Push for inquiry into the banks gathers steam

Malcolm Turnbull is facing pressure to act on the banks
Contributed by Jim Hayes

The push for an inquiry into the activities of the banks in Australia is gathering a new momentum.

Everyone knows that the banks are the most reviled organisations in the country and that there is a good basis for this. Service is poor and declining. Bank charges are notorious. There has been one scandal after another that has revealed a culture, where anything goes in pursuit of profit.

Mike Mangan, who has a background as a Deutsche Bank analyst and now runs boutique funds manager 2MG, has compiled a summary of banks’ transgressions during the past decade.

Over this time, the banks have been fined and ordered to compensate clients to the tune of over $1 billion.

The banks are central to the massive tax evasion industry that sees billions being syphoned each year into the pockets of billionaires, many of them residing overseas.

At a time when so many Australians are feeling the pinch, the multi-billion dollar profits of the banks and the perception that they get favourable treatment form the political establishment, is not going down well.

Support for an inquiry into the banks is so strong that any attempt at a whitewash will not succeed in turning aside the anger. Pressure for action has lit a fire under the politicians, who are compelled to every now and then have a go at the banks, to maintain some level of credibility.

A growing number of them are being driven to go further and support the call for a Royal Commission. This is dividing the government and straining the Coalition between the Liberal and National parties. The National Party is feeling the heat from its regional and rural constituency, where economic hardship and negative experiences with the banks have impacted most strongly on whole communities.

Labor and the Greens are supporting the call for an inquiry.

Community leaders around Australia are calling for action. Unions, businesses and farmers hold that they or their members are getting the rotten end of the stick and that this has to change.

There are three significant cases right now before ASIC. The Commonwealth Bank’s 55,000 breaches of terrorism financing and money laundering laws has attracted the most heat, Westpac’s alleged rigging of the domestic interest rate market and the use of aggressive lending to push up property prices.

Meanwhile, Malcolm Turnbull and those around him have been doing all they can to hose the issue down. They do not want to take on the banks. Turnbull’s own background is in the industry and he is likely to retain many contacts there.

However, a series of blunders and setbacks have made it harder to do this. The last is the failure in the Queensland state election and unless there is some movement on the banks issue, the Turnbull government’s days may be almost over.

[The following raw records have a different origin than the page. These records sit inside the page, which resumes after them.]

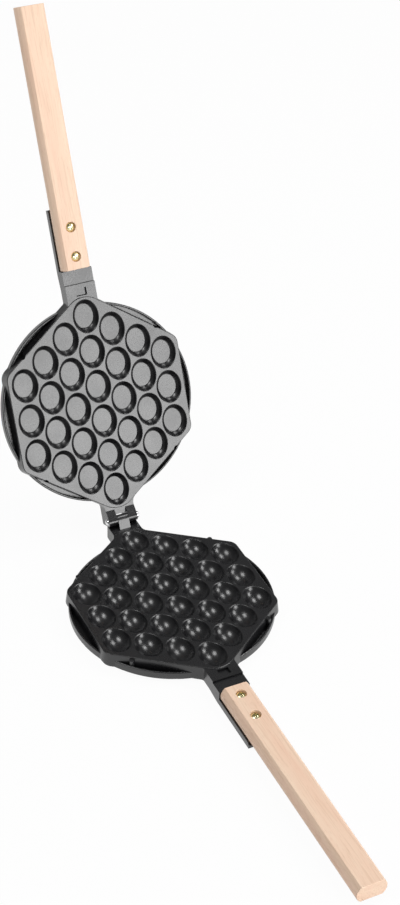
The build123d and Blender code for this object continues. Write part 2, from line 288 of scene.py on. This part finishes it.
def makeWorld():
    # Pale round the horizon and under it, dimmer overhead, as in a white cove with a dark ceiling
    look = {
        "levels": [(0.0, 0.5), (0.52, 0.45), (0.62, 0.14), (1.0, 0.18)],    # straight down to straight up
    }
    world = bpy.data.worlds.new("studio")
    bpy.context.scene.world = world
    shader = Shader(world)
    direction = shader.node("ShaderNodeTexCoord", {}, {}, "Generated")
    height = shader.node("ShaderNodeSeparateXYZ", {}, {"Vector": direction}, "Z")
    # A ramp reads 0 to 1, and the height of a direction is -1 to 1
    level = shader.ramp(height * 0.5 + 0.5, look["levels"])
    sky = shader.node("ShaderNodeBackground", {}, {"Color": level, "Strength": 1})
    shader.node("ShaderNodeOutputWorld", {}, {"Surface": sky})


# Round soft lamps, each with its direction from the aim, its radiance and its angular radius in degrees
lighting = {
    "aim": (0, 0.06, 0.06),        # a point near the hinge, which all the lamps face
    "reach": 3.0,                  # metres from there to each lamp
    "lamps": {
        "frontLamp": {"direction": (0.317, -0.928, 0.194), "radiance": 7.6, "spread": 13},
        "rightLamp": {"direction": (0.696, -0.448, 0.561), "radiance": 8, "spread": 11},
        "leftLamp": {"direction": (-0.472, -0.022, 0.881), "radiance": 8.5, "spread": 11},
        "topLamp": {"direction": (0.401, 0.116, 0.909), "radiance": 7.5, "spread": 11},
    },
}


def makeLamp(name, direction, radiance, spread):
    reach = lighting["reach"]
    radius = reach * np.tan(radians(spread))
    lamp = bpy.data.lights.new(name, "AREA")
    lamp.shape = "DISK"
    lamp.size = 2 * radius
    # The power grows with the disk's area, so that the radiance stays as given
    lamp.energy = radiance * np.pi ** 2 * radius ** 2
    holder = bpy.data.objects.new(name, lamp)
    outward = Vector(direction).normalized()
    turn = outward.to_track_quat("Z", "Y").to_matrix().to_4x4()
    holder.matrix_world = Matrix.Translation(Vector(lighting["aim"]) + reach * outward) @ turn
    bpy.context.scene.collection.objects.link(holder)


makeFloor()
makeWorld()
for name, values in lighting["lamps"].items():
    makeLamp(name, **values)
print("stage and lamps done")


def makeCamera():
    view = {
        "place": (-0.54472, -1.12564, 1.13177),
        "ahead": (0.35786, 0.71002, -0.60647),      # through the middle of the picture
        "down": (-0.24268, -0.55645, -0.79465),     # towards its lower edge
        "focalPixels": 1895,       # the focal length, in pixels of a picture of this height
        "pictureHeight": 905,
        "sensor": 36,              # millimetres, along the picture's longer side
        "clipEnd": 50,
    }
    camera = bpy.data.cameras.new("camera")
    camera.lens = view["sensor"] * view["focalPixels"] / view["pictureHeight"]
    camera.clip_end = view["clipEnd"]
    holder = bpy.data.objects.new("camera", camera)
    back = -Vector(view["ahead"]).normalized()
    up = -Vector(view["down"])
    right = up.cross(back).normalized()
    up = back.cross(right)
    turn = Matrix((right, up, back)).transposed().to_4x4()
    holder.matrix_world = Matrix.Translation(view["place"]) @ turn
    bpy.context.scene.collection.objects.link(holder)
    bpy.context.scene.camera = holder


makeCamera()
bpy.context.scene.view_settings.view_transform = "Standard"
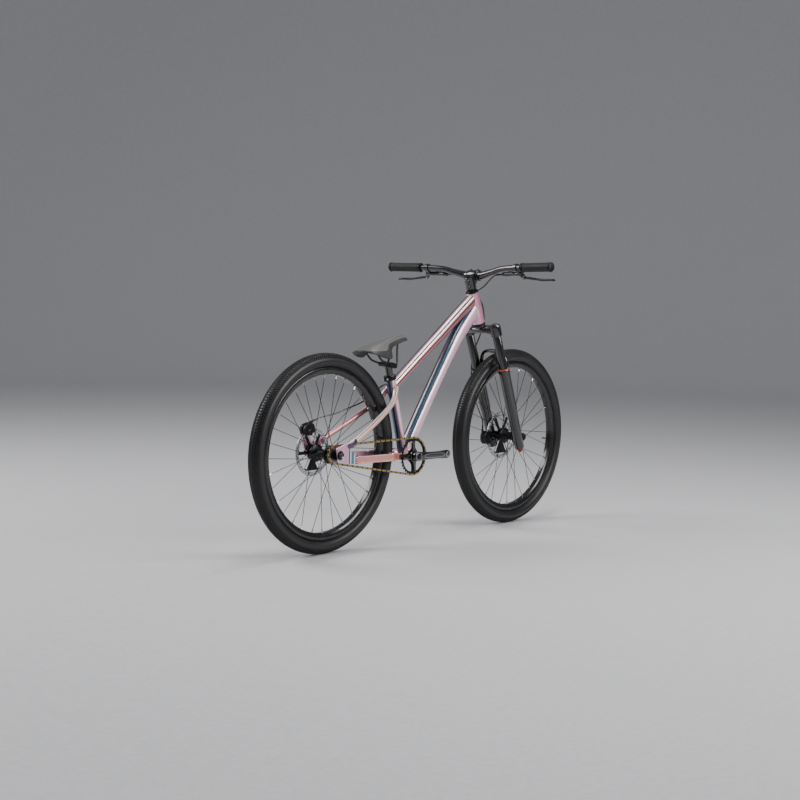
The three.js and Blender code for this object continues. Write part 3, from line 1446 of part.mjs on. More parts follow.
const legBore = post(stanchionRadius + fitGap, lowerBoreFloor, lowerLegTop + cutOverrun, legFacets);
const lowerAxleHole = moved(
  disc(frontAxleRadius + fitGap, -2 * lugOuter, 2 * lugOuter, 12),
  shift(forkOffset, 0, 0),
);
piece(lowers, 'fork_lowers', cut(
  joined(...onBothLegs(legShape), lug, mirrored(lug), arch, ...brakePosts),
  ...onBothLegs(legBore),
  lowerAxleHole,
), looks.gloss);

const frontAxleHalf = [
  [frontAxleRadius, lugOuter + fitGap],
  [frontAxleHeadRadius, lugOuter + fitGap],
  [frontAxleHeadRadius, lugOuter + fitGap + frontAxleHeadHeight],
  [0, lugOuter + fitGap + frontAxleHeadHeight],
];
piece(lowers, 'front_axle', moved(
  turned([...frontAxleHalf.map(([r, y]) => [r, -y]).reverse(), ...frontAxleHalf], 12),
  shift(forkOffset, 0, 0),
), looks.black);

piece(lowers, 'front_caliper', moved(caliperSolid({
  inner: frontCaliperInner,
  inside: frontCaliperInside,
  outside: frontCaliperOutside,
  rotorAt: frontRotorOffset,
  rotorRadius: frontRotorRadius,
}), frontCaliperFrame), looks.black);

// Rebound knob under the right leg
piece(lowers, 'rebound_knob', moved(
  post(knobRadius, lowerLegFoot - fitGap - knobHeight, lowerLegFoot - fitGap, 12),
  shift(legSetForward, -legHalfSpacing, 0),
), looks.red);

// Front brake hose: from the left lever past the head tube and down the left leg to its caliper
const frontHosePlaces = [
  [279.1, 119.3, 946],
  [280.9, 96, 944.5],
  [303, 58, 924],
  [325, 28, 886],
  [337, 12, 846],
  [348, 8, 808],
  [358, 14, 767],
  [369, 40, 715],
  [381, 76, 655],
  [387, 89, 596],
  [392, 89, 545],
  [398, 83, 495],
  [402, 66, 445],
  [410, 50, 400],
  [411.9, 47.75, 378],
  [411.92, 47.75, 361.3],
];
piece(bike, 'front_brake_hose', hose(frontHosePlaces, frontHoseSteps), looks.hose);

// Rear brake hose: from the right lever round the front of the head tube, along the left side of
// the top tube and above the left seatstay to its caliper
const rearHosePlaces = [
  [279.1, -119.3, 946],
  [280.9, -96, 944.5],
  [294, -62, 930],
  [309, -22, 904],
  [308, 14, 883],
  [293, 36, 862],
  [262, 36, 838],
  [226, 29, 813.5],
  [155.6, 24, 764.2],
  [32.3, 21.5, 679],
  [-91, 20, 593.5],
  [-150, 21.5, 556],
  [-185, 28.5, 551],
  [-222, 35, 531],
  [-281, 40, 496],
  [-354, 48, 473],
  [-415, 52, 457],
  [-468, 58, 450],
  [-498, 59.6, 441.7],
  [-515.5, 59.6, 436.35],
];
piece(bike, 'rear_brake_hose', hose(rearHosePlaces, rearHoseSteps), looks.hose);

export default bike;
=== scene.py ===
# %% [markdown]
# A dirt jump bike, dressed for a studio picture. Each piece below is made in metres and in the
# place where the real one sits: X points forward, Y to the rider's left and Z up, and the floor
# is at zero. The first cell loads the plain solids that every piece has to fit.

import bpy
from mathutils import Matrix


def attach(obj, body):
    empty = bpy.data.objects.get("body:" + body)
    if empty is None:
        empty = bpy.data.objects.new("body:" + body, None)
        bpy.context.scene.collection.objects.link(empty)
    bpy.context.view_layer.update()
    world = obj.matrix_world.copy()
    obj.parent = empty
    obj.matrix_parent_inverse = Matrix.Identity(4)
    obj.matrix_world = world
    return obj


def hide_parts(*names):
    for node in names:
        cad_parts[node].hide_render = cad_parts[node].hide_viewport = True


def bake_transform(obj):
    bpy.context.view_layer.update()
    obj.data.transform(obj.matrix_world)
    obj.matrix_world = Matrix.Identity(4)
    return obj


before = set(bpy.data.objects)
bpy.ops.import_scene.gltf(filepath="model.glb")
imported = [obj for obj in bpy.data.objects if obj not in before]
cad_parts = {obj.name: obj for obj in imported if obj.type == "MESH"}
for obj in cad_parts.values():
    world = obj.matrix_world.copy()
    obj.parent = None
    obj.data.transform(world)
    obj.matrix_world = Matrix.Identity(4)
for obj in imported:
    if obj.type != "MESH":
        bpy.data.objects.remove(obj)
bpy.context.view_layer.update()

# %% [markdown]
# The photograph is taken from behind the rider's right shoulder, low down and from five metres
# away, so a long lens is needed. The camera is placed and turned with a matrix whose columns are
# its right, its up and its backward direction. That keeps its small roll exact.

# %% The camera
import math
import bpy
import numpy as np
from mathutils import Matrix, Vector

MM = 0.001
TURN = 2 * math.pi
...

The current grab for the superannuation industry doesn’t make it any easier top defend the banks.

Seeing the writing on the wall, the banks have hit back with a massive advertising campaign. The message that each is trying to push through is that they are different and not like banks.

Collectively, they are trying to tell us that they give to the community and that they are not greedy, because profits are redistributed back, since the mums and dads of Australia are the real owners of the banks.

It is all lies. There is no distinction in behaviour between the banks. Support for community initiatives is minor and more to do with marketing than generosity. They impose the condition that the recipient must use the bank’s logo in its public relations. The dominant shareholders are not small-time investors, but a handful of large corporations.

Nevertheless, the advertising campaign and a few small concessions, like the abolition of ATM fees, shows that the banks are very nervous.

In addition to the public relations blitz, the banks are making sure that another message gets out and that is that any inquiry and action to curtail the banks is going to hurt all Australians, by pushing up interest rates and shrinking business activity.

Tied to this is the allegation that the banks are the victims of a conspiracy theory, whipped up by populists for cheap political gain.

The odds are now highly in favour of some sort of inquiry getting up. The tide is too strong to prevent it. This has brought about a change in strategy and this is for the banks to position themselves and the Turnbull government to minimise any inquiry to a predetermined result and therefore little action to follow it.

They must not be allowed to get away with what would be one of the greatest farces in Australian history. any inquiry must produce tangible results and bring about change. Anything less is not good enough.